Knowledge gaps. Many successful business owners built their companies through operational excellence, not through expertise in mergers, acquisitions, or organisational transition. When it comes to succession, they’re genuinely out of their depth but too proud or too busy to admit it.

The Cost of Inaction

When businesses don’t plan for succession, the consequences ripple outward.

For the business itself, the damage can be catastrophic. Key employees leave due to uncertainty. Customers sense instability and explore alternatives. Without a clear plan, family disputes can paralyse operations. In worst-case scenarios, businesses that took decades to build are liquidated for pennies on the pound because there’s no prepared buyer and no time to find one.

For employees, the impact is profound. That 20-year veteran manager doesn’t just lose a job; they lose institutional knowledge, relationships, and identity. Communities lose anchor employers. Supply chains get disrupted.

And for the owners themselves? Many discover too late that their retirement plan was entirely dependent on selling a business that nobody wants to buy at anywhere near their expected price.
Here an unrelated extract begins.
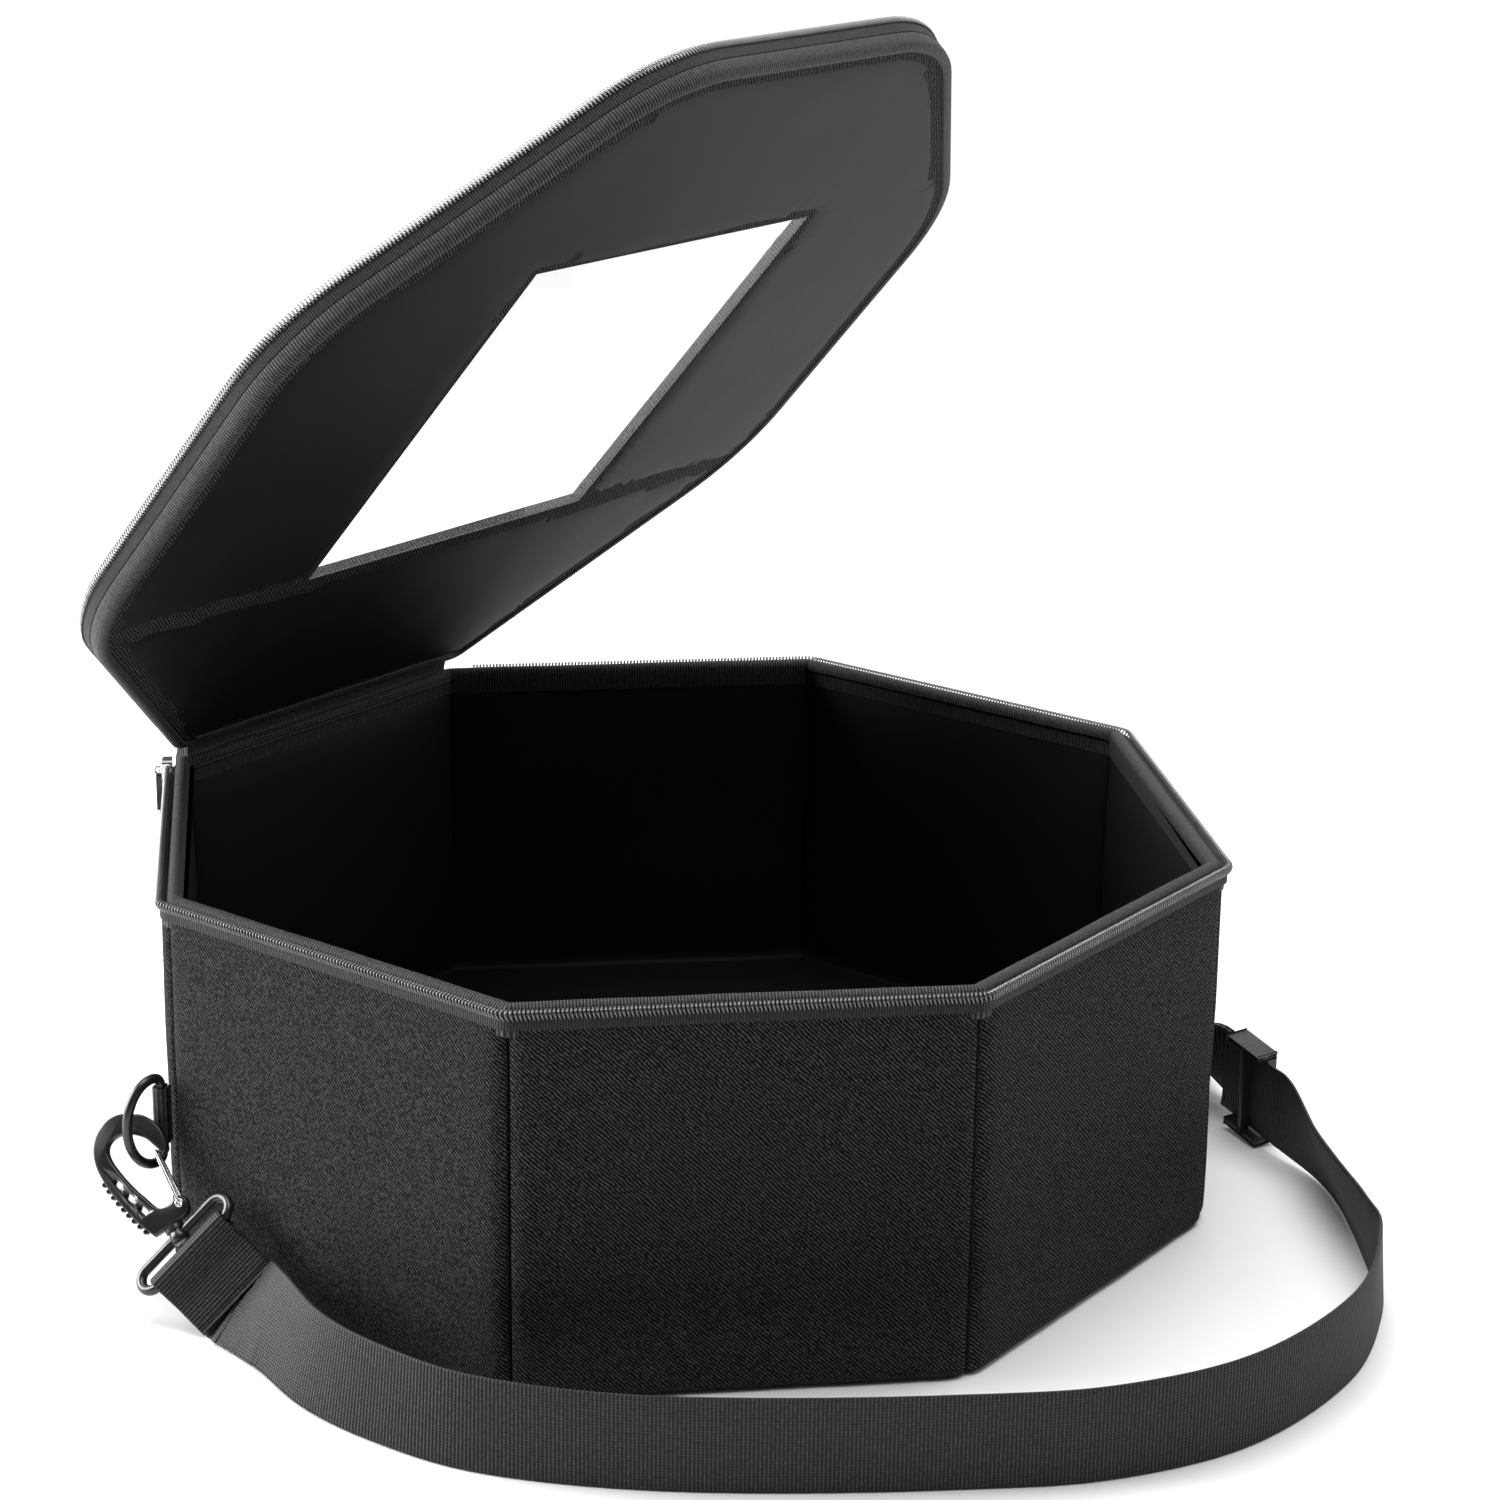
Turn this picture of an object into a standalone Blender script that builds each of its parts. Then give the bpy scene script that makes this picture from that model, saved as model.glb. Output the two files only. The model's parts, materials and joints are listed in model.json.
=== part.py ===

What Preparation Actually Looks Like

Successful succession doesn’t happen in the final year. It’s a process that begins 3 years or more before the intended transition.

Start with brutal honesty. Owners need to ask themselves hard questions:

  • What is this business actually worth without me in it?
  • Can it run for 90 days without my involvement?
  • Do I have documented systems and processes, or is critical knowledge locked in my head?

Develop leadership depth. The most valuable businesses are those that aren’t dependent on a single individual. This means genuinely empowering a management team, not just delegating tasks. It means accepting that others might do things differently—not wrong, just differently.

Explore all options. Succession doesn’t necessarily mean passing the business to children. Options include management buyouts, employee ownership trusts, strategic sales to competitors, private equity, or mergers. Each path has different implications for taxes, employee retention, and legacy.

Get the financial house in order. Clean financials aren’t just about having accurate books—they’re about having systems that a successor can trust and understand. This often means moving from cash-basis accounting to accrual, from informal agreements to documented contracts.

Communicate transparently. Key employees, family members, and sometimes even key customers need to be brought into the conversation earlier than most owners are comfortable with. Uncertainty breeds anxiety. Transparency, even when the future isn’t fully clear, builds trust.

A New Mindset: From Owner to Steward

Perhaps the most important shift is psychological. Successful succession requires owners to see themselves less as permanent fixtures and more as temporary stewards. Your role is to leave the business stronger than you found it, positioned for the next chapter.

This doesn’t diminish what you’ve built. It honours it. The ultimate measure of a great leader isn’t just what they achieve during their tenure—it’s whether the organisation thrives after they leave.

The Window Is Closing

The Silver Tsunami isn’t a future threat – it’s already begun. The businesses that will successfully navigate this transition are the ones whose owners start planning today. Not next quarter. Not next year. Today.

If you’re a business owner in your 50s or 60s, ask yourself: “if I couldn’t come to work tomorrow, what would happen?” If the answer makes you uncomfortable, you know what needs to be done.

The good news? It’s not too late to start. The bad news? Every month of delay makes the process harder and the outcome less certain.

The wave is coming. The question is whether you’ll ride it or be swept away by it.